Woiwode continues to mine these elements in subsequent novels and short stories. The collection The Neumiller Stories, makes use of unpublished and reworked chapters of Beyond The Bedroom Wall, expanding the life of Charles Neumiller and others. Indian Affairs, continues with the lives of the two main characters in his first novel, What I’m Going to Do, I Think, this time probing deeply especially into both Chris Van Eenanam’s Native American roots and the spiritual awakening he undergoes. The collection of short stories Silent Passengers shows Woiwode at his lyrical best. A new turn in his output came with his book Acts, 1993, a study of the Acts of the Apostles from a writerly perspective. Much biographical insight into Woiwode’s writing and religious commitments can be found here; even more appears in his 2000 memoir, What I Think I Did.
Understanding Woiwode’s writing involves recognizing the essentially religious character of his narratives and their thematic structure. Woiwode rejects the notion that there can be legitimate novels of “ideas” that do not devolve into mere propaganda; he chooses to handle this problem not by creating characters who spout philosophical soliloquies but by creating authentically ordinary characters who settle comfortably into the mundane world that is life.

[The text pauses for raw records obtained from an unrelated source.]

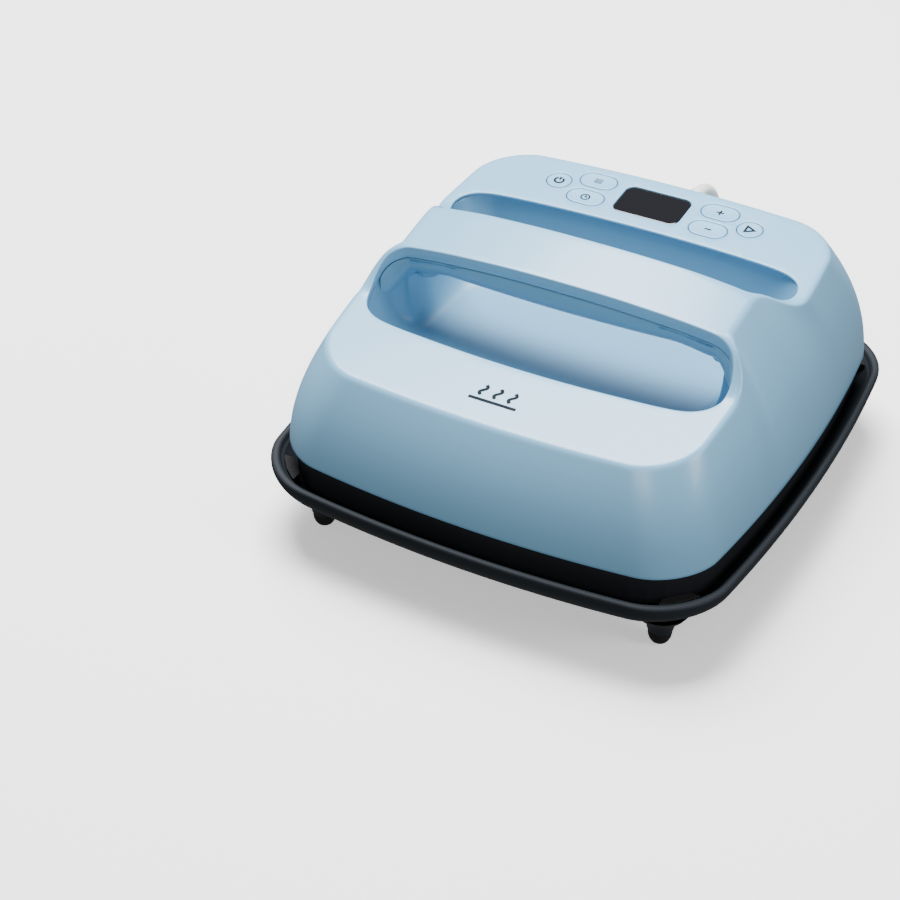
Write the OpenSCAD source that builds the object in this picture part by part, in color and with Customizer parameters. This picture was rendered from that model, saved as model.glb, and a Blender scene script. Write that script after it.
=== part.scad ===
// Hand-held heat press standing in its open safety base.
// Origin: centre of the base on the surface it stands on. +X right, -Y front, +Z up.

/* [Casing] */
// Width of the casing across its lower edge
casing_w = 252; // [250:1:254]
// Depth of the casing along its lower edge
casing_d = 274; // [272:1:276]
// Height of the casing's lower edge above the table
casing_z = 51; // [50.8:0.1:51.5]
// Wall thickness of the casing
wall = 3; // [2.6:0.1:3.2]
// Width of the top face inside the casing's shoulder line
crest_w = 214; // [212:1:216]
// Depth of the top face inside the casing's shoulder line
crest_d = 217; // [215:1:219]
// How far the shoulder line is pulled in at each end of the handle
waist = 15.5; // [14:0.5:16]

/* [Handle] */
// Height of the handle's crown above the table
handle_z = 146; // [144:1:148]
// Drop of the handle's arch from its crown to each end
handle_drop = 8.5; // [7:0.5:10]
// Depth of the turned-in edge round both finger openings
lip_depth = 6.5; // [6:0.5:7]
// Height of the underside of the handle
grip_z = 119; // [117:1:121]

/* [Control panel] */
// Width of the display window
lens_w = 38; // [36:1:40]
// Depth of the display window
lens_d = 24.6; // [24:0.2:25]
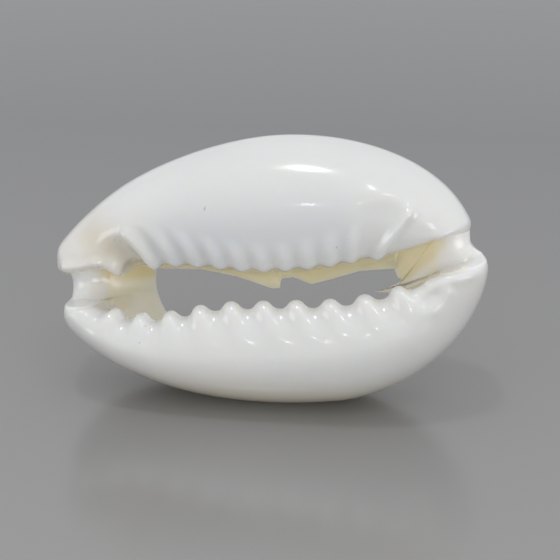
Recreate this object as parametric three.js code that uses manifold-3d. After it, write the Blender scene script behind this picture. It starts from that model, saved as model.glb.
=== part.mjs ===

As a novelist Woiwode stands apart from most of his contemporaries in refusing to drown his characters in the angst-ridden excesses that became conventional in the late twentieth century American novel. His characters are not helpless victims of their times but participants in them. The characters in Woiwode’s Beyond the Bedroom Wall and Born Brothers recognize that the answers to life’s dilemmas are found in securing trust in personal friendships and family relationships. Woiwode’s willingness to reaffirm these traditional values and to point toward a transcendent moral order grounded in biblical faith makes him unusual in his time.